Do it often enough and you will happily embrace living alone.


Anonymous said...

I love living alone with my dog.

Thanx, Stuart.

Anonymous said...

I plan on living alone mainly because I'm averse to the risks of marriage/cohabitation i.e. divorce theft, lack of commitment. It seems that most people would think I am a loser for thinking the (potential) costs of marriage/cohabitation outweigh the (potential) benefits whereas I just see it as a rational assessment of reality. Thoughts?

Dennis said...

I shudder to think about what kind of curmudgen and old coot I would be without marriage and family. The challenges, pain, emotional roller coaster, et al have made me a far better person who knows there is almost nothing I cannot do. I know who I am and like me because I fear almost nothing.
I find, for the most part, that I really like people for all their idiosyncrasies because it provides me with a wealth of information and experiences. I even like some Liberals as people. I may not like their ideas, but that does not make them less of a human being.
I truly feel sorry for people who have not experienced other people, especially a spouse, up close and personal. To find out that one is not the only important person in their lives. Just to see children and others in your life grow and become an individual that can face the world with the tools you provided to them is a joy.
There is great joy and humility in knowing that they look kindly upon you. To attain self satisfaction one has to be willing to face the challenges of life. What is the meaning of life, but to experience and learn from all that can make you human and a better soul.
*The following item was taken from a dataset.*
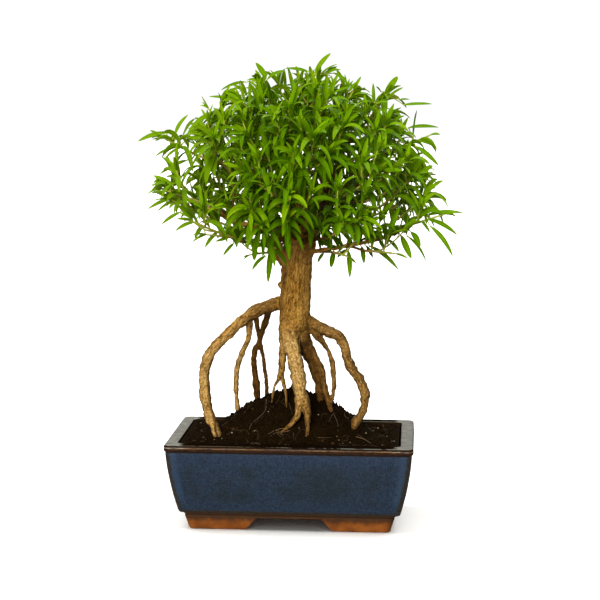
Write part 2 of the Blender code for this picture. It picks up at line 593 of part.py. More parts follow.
def make_wood(frames):
    verts, faces = tube(TRUNK, 12)
    wood = mesh_object("trunk_roots_branches", verts, faces, BARK, 0.8)
    others = [mesh_object("w_" + name, v, f) for name, v, f in root_pieces()]
    for a, b, r0, r1 in KNOBS:
        a, b = np.array(a, float), np.array(b, float)
        v, f = tube([(*a, r0), (*((a + b) / 2), (r0 + r1) / 2 + 0.3), (*b, r1)], 8)
        others.append(mesh_object("w_knob", v, f))
    paths, twigs = limb_paths(frames)
    for k, path in enumerate(paths):
        v, f = tube(path, 6, turn=0.37 * k)
        others.append(mesh_object("w_limb", v, f))
    for k, path in enumerate(twigs):
        v, f = tube(path, 4, turn=0.53 * k)
        others.append(mesh_object("w_twig", v, f))
    combine(wood, others, "UNION")
    wood.data.shade_smooth()
    wood.data.set_sharp_from_angle(angle=math.radians(50))
    return wood


# ---------------------------------------------------------------------------
# leafy shoots: a square green stem with pairs of leaves, each pair turned a
# quarter from the last, grown out of the stem's own side faces
# ---------------------------------------------------------------------------
def leaf_spine(root, out, length, droop, steps):
    """Points and directions of a midrib that starts along out and arches down under its weight."""
    points, ways = [np.array(root, float)], [unit(out)]
    d = unit(out)
    for _ in range(steps):
        level = math.sqrt(max(0.0, 1.0 - d[2] * d[2]))
        d = unit(d - AXIS_Z * (droop / steps) * (0.25 + 0.75 * level))
        points.append(points[-1] + d * (length / steps))
        ways.append(d)
    return points, ways


def leaf_solid(quad, out, up, length, width, droop, thick=LEAF_THICK):
    """Corners and triangles of one leaf grown from a face of the stem; quad runs low-left, low-right, high-right, high-left."""
    quad = [np.array(q, float) for q in quad]
    root = sum(quad) / 4
    points, ways = leaf_spine(root, out, length, droop, 5)
    mid, d = points[2], ways[2]
    across = unit(quad[1] - quad[0])
    across = unit(across - d * np.dot(across, d))
    face = unit(np.cross(across, d))
    if np.dot(face, up) < 0:
        face = -face
    left = mid - across * width / 2 + face * 0.25
    right = mid + across * width / 2 + face * 0.25
    keel = mid - face * thick
    tip = points[-1]
    verts = quad + [left, right, keel, tip]
    # 0 low-left, 1 low-right, 2 high-right, 3 high-left, 4 left, 5 right, 6 keel, 7 tip
    faces = [(3, 2, 5), (3, 5, 4), (2, 1, 5), (1, 6, 5), (1, 0, 6), (0, 4, 6), (0, 3, 4), (4, 5, 7), (5, 6, 7), (6, 4, 7)]
    return verts, faces


class Crowd:
    """What already stands in the crown, to keep a new leaf or stem clear of it."""

    def __init__(self):
        self.trees, self.low, self.high = [], np.zeros((0, 3)), np.zeros((0, 3))

    def add(self, verts, faces):
        v = np.array(verts)
        self.trees.append(BVHTree.FromPolygons([Vector(p) for p in v], faces))
        self.low = np.vstack([self.low, v.min(axis=0)])
        self.high = np.vstack([self.high, v.max(axis=0)])

    def hits(self, verts, faces, margin=0.0):
        if not self.trees:
            return False
        v = np.array(verts)
        near = np.nonzero(
            np.all(self.low <= v.max(axis=0) + margin, axis=1) & np.all(self.high >= v.min(axis=0) - margin, axis=1)
        )[0]
        if not len(near):
            return False
        tree = BVHTree.FromPolygons([Vector(p) for p in v], faces)
        return any(self.trees[n].overlap(tree) for n in near)


def swollen(verts, amount):
    """The same corners pushed away from their middle line, so that a clear test leaves a gap."""
    v = [np.array(p) for p in verts]
    middle = (v[4] + v[5] + v[6]) / 3
    out = list(v)
    for k in (4, 5, 6):
        out[k] = v[k] + unit(v[k] - middle) * amount
    axis = unit(v[7] - middle)
    out[7] = v[7] + axis * amount
    root = sum(v[:4]) / 4
    for k in range(4):
        out[k] = v[k] + unit(v[7] - root) * 0.9 + unit(v[k] - root) * amount * 0.4
    return out


PAIRS = 5


def make_shoot(index, frame, crowd):
    base, bend, tip, length = frame
    fractions = [0.0, 0.16, 0.21, 0.38, 0.43, 0.59, 0.64, 0.78, 0.83, 0.93, 0.965, 1.0]
    centres = [bezier(base, bend, tip, t) for t in fractions]
    way = [unit(bezier(base, bend, tip, min(1, t + 0.02)) - bezier(base, bend, tip, max(0, t - 0.02))) for t in fractions]
    side = any_side(way[0])
    spin = math.pi * hash01(index, 7)
    rings, sides = [], []
    for c, t, f in zip(centres, way, fractions):
        side = unit(side - t * np.dot(side, t))
        over = np.cross(t, side)
        s1 = math.cos(spin) * side + math.sin(spin) * over
        s2 = np.cross(t, s1)
        r = STEM_RADIUS * (1.0 - 0.35 * f) if f < 1.0 else 0.22
        rings.append([c + r * (a * s1 + b * s2) for a, b in ((1, 1), (-1, 1), (-1, -1), (1, -1))])
        sides.append((s1, s2))
    verts = [v for ring in rings for v in ring]
    faces = []
    # the leaves sit on the short second, fourth, ... rows of stem faces
    leaf_rows = [1, 3, 5, 7, 9]
    stem_verts, stem_faces = list(verts), []
    for k in range(len(rings) - 1):
        for i in range(4):
            j = (i + 1) % 4
            stem_faces.append((k * 4 + i, k * 4 + j, (k + 1) * 4 + j, (k + 1) * 4 + i))
    stem_faces.append((3, 2, 1, 0))
    last = (len(rings) - 1) * 4
    stem_faces.append((last, last + 1, last + 2, last + 3))
    leaves = {}
    own = Crowd()
    for p, k in enumerate(leaf_rows):
        s1, s2 = sides[k]
        # face i of the square stem: 0 looks along s2, 1 along -s1, 2 along -s2, 3 along s1
        faces_used = ((0, s2), (2, -s2)) if p % 2 == 0 else ((1, -s1), (3, s1))
        for i, outward in faces_used:
            j = (i + 1) % 4
            quad = [verts[k * 4 + i], verts[k * 4 + j], verts[(k + 1) * 4 + j], verts[(k + 1) * 4 + i]]
            age = 1.0 - p / (PAIRS - 1)
            seed = index * 40 + k * 4 + i
            for attempt in range(16):
                spread = math.radians(42 + 32 * age + 10 * (hash01(seed, attempt) - 0.5))
                swing = 0.0 if attempt == 0 else (hash01(seed, attempt, 1) - 0.5) * 0.9
                across = np.cross(way[k], outward)
                out = unit(math.cos(spread) * way[k] + math.sin(spread) * unit(outward + across * swing))
                size = LEAF_LENGTH * (0.62 + 0.40 * math.sin(math.pi * (0.18 + 0.60 * age))) * (0.92 + 0.16 * hash01(seed, 5))
                if attempt > 5:
                    size *= 1.0 - 0.05 * (attempt - 5)
                droop = 0.75 + 0.65 * age + 0.5 * (hash01(seed, attempt, 2) - 0.5)
                wide = LEAF_WIDTH * (0.8 + 0.25 * age) * (0.9 + 0.2 * hash01(seed, 6))
                lv, lf = leaf_solid(quad, out, way[k], size, wide, droop)
                test = swollen(lv, 0.35)
                if crowd.hits(test, lf) or own.hits(test, lf):
                    continue
                leaves[(k, i)] = (lv, lf)
                own.add(lv, lf)
                break
    # the stem with its leaf faces opened, then each leaf sewn to the four corners of its opening
    out_verts, out_faces = list(stem_verts), []
    for n, face in enumerate(stem_faces):
        row, i = divmod(n, 4)
        if n < 4 * (len(rings) - 1) and (row, i) in leaves:
            lv, lf = leaves[(row, i)]
            start = len(out_verts)
            out_verts.extend(lv[4:])
            remap = {0: face[0], 1: face[1], 2: face[2], 3: face[3]}
            remap.update({m: start + m - 4 for m in range(4, 8)})
            out_faces.extend(tuple(remap[m] for m in tri) for tri in lf)
        else:
            out_faces.append(face)
    return out_verts, out_faces, stem_verts, stem_faces, leaves


def make_shoots(frames, wood):
    crowd = Crowd()
    work = bmesh.new()
    work.from_mesh(wood.data)
    bmesh.ops.triangulate(work, faces=work.faces)
    wood_verts = [np.array(v.co) / MM for v in work.verts]
    wood_faces = [tuple(v.index for v in f.verts) for f in work.faces]
    work.free()
    crowd.add(wood_verts, wood_faces)
    count = 0
    # the stems first, so that no leaf is put where another shoot's stem will pass
    stems = []
    for index, frame in enumerate(frames):
        made = None
        for attempt in range(24):
            base, bend, tip, length = frame
            turn = np.array([hash01(index, attempt, 11) - 0.5, hash01(index, attempt, 12) - 0.5, hash01(index, attempt, 13) - 0.3])
            shift = turn * (0.0 if attempt == 0 else 1.2 * attempt)
            tried = (base, bend, tip + shift, length)
            _, _, sv, sf, _ = make_shoot(index, tried, EMPTY)
            fat = fatten(sv, 0.4)
            if not crowd.hits(fat, sf):
                made = tried
                break
        if made is None:
            print("no room for shoot", index)
            continue
        stems.append((index, made))
        crowd.add(sv, sf)
    for number, (index, frame) in enumerate(stems):
        others = without(crowd, 1 + number)
        verts, faces, _, _, leaves = make_shoot(index, frame, others)
        shade = hash01(index, 21)
        mesh_object(
            "shoot_%02d" % (number + 1), verts, faces,
            (0.075 + 0.03 * shade, 0.215 + 0.05 * shade, 0.012), 0.45, smooth=25,
        )
        for lv, lf in leaves.values():
            crowd.add(lv, lf)
        count += len(leaves)
    return len(stems), count


def fatten(verts, amount):
    rings = [verts[k:k + 4] for k in range(0, len(verts), 4)]
    out = []
    for n, ring in enumerate(rings):
        c = sum(ring) / 4
        push = 0.0
        out.extend([p + unit(p - c) * amount for p in ring])
    # the foot keeps nearly its own size, because its twig ends just below it
    first = sum(rings[0]) / 4
    for k in range(4):
        out[k] = rings[0][k] + unit(rings[0][k] - first) * 0.1
    return out


class EmptyCrowd:
    @staticmethod
    def hits(*_args):
        return True


EMPTY = EmptyCrowd()


def without(crowd, skip):
    """The crowd seen by one shoot: everything but its own stem."""
    seen = Crowd()
    keep = [n for n in range(len(crowd.trees)) if n != skip]
    seen.trees = [crowd.trees[n] for n in keep]
    seen.low, seen.high = crowd.low[keep], crowd.high[keep]
    return seen


# ---------------------------------------------------------------------------
# the whole object
# ---------------------------------------------------------------------------
def main():
    make_pot()
    make_screen("drain_screen_left", -DRAIN_X)
    make_screen("drain_screen_right", DRAIN_X)
    frames = shoot_frames()
    wood = make_wood(frames)

    soil = make_soil()
    cutters = [mesh_object("s_" + name, v, f) for name, v, f in root_pieces(GAP, GAP)]
    for sign in (-1, 1):
        half = SCREEN_SIDE / 2 + GAP
        top = FLOOR + GAP + SCREEN_THICK + GAP
        square = [(-half, -half), (half, -half), (half, half), (-half, half)]
        v, f = loft([[(sign * DRAIN_X + x, y, z) for x, y in square] for z in (FLOOR - 1.0, top)])
        cutters.append(mesh_object("s_screen", v, f))
    combine(soil, cutters, "DIFFERENCE")
    soil.data.shade_smooth()
    soil.data.set_sharp_from_angle(angle=math.radians(40))

    shoots, leaves = make_shoots(frames, wood)

    # origin: the middle of the footprint of the whole object
    low, high = np.full(3, 1e9), np.full(3, -1e9)
    parts = [o for o in bpy.data.objects if o.type == "MESH"]
    for obj in parts:
        for corner in obj.data.vertices:
            low = np.minimum(low, corner.co)
            high = np.maximum(high, corner.co)
    root = bpy.data.objects.new("bonsai", None)
    bpy.context.scene.collection.objects.link(root)
    root.location = (-(low[0] + high[0]) / 2, -(low[1] + high[1]) / 2, -low[2])
    for obj in parts:
        obj.parent = root
    print("shoots", shoots, "leaves", leaves, "box mm", (high - low) / MM, "shift", tuple(root.location))


main()
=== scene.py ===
"""The looks of the serissa bonsai: bark, soil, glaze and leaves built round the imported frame.

Lengths are millimetres about the middle of the pot, on the surface that it stands on
(X right along the pot, Y away from the front, Z up), and become metres where a mesh is made.
"""

import math

import bmesh
import bpy
import numpy as np
from mathutils import Matrix, Vector, noise


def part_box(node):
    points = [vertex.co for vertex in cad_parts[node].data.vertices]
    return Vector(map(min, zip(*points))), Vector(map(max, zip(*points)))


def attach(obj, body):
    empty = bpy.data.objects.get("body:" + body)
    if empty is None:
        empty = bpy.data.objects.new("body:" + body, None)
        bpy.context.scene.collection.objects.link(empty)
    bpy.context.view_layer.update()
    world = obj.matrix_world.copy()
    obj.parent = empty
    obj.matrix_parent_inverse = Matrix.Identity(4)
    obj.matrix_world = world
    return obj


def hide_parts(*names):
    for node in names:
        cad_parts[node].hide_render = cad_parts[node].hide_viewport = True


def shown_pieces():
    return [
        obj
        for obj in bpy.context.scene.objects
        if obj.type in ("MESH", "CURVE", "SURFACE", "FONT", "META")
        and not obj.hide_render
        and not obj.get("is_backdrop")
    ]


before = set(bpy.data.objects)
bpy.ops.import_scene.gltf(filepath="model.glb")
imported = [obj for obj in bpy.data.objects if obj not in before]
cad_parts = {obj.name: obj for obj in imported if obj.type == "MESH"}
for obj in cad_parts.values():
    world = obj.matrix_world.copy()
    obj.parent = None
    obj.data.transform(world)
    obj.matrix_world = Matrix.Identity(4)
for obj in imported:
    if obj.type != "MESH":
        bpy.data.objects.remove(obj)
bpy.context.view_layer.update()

MM = 0.001
_lo, _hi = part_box("pot")
SHIFT = np.array([(_lo.x + _hi.x) / 2, (_lo.y + _hi.y) / 2, 0.0]) / MM

AXIS_Z = np.array([0.0, 0.0, 1.0])
GOLDEN = math.pi * (3.0 - math.sqrt(5.0))
TAU = 2 * math.pi
ROOT = "root"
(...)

Stuart Schneiderman said...

Thanks to Dennis for reminding us of the value of living with other people. And, as Sparky suggests, living with pets is really not the same thing as living alone.

Anonymous raises an important issue too. Has the legal system made it simply too risky and too expensive to get married or even to cohabit?

Many people feel the same way, yet the studies of living alone do not seem to give this enough importance as one of the rational reasons why people are more likely to live alone.

Anonymous said...

An important topic, but I'm uncomfortable w/the moral censure.
I was (mostly) able to maintain a professional career until retirement. Since my marriage folded a few years after return from VN, I've lived alone.
It's not always been easy, fun, or w/o guilt.
Innate Introversion, coupled w/growing up with a Borderline Personality mom has made me incapable of intimate relationships.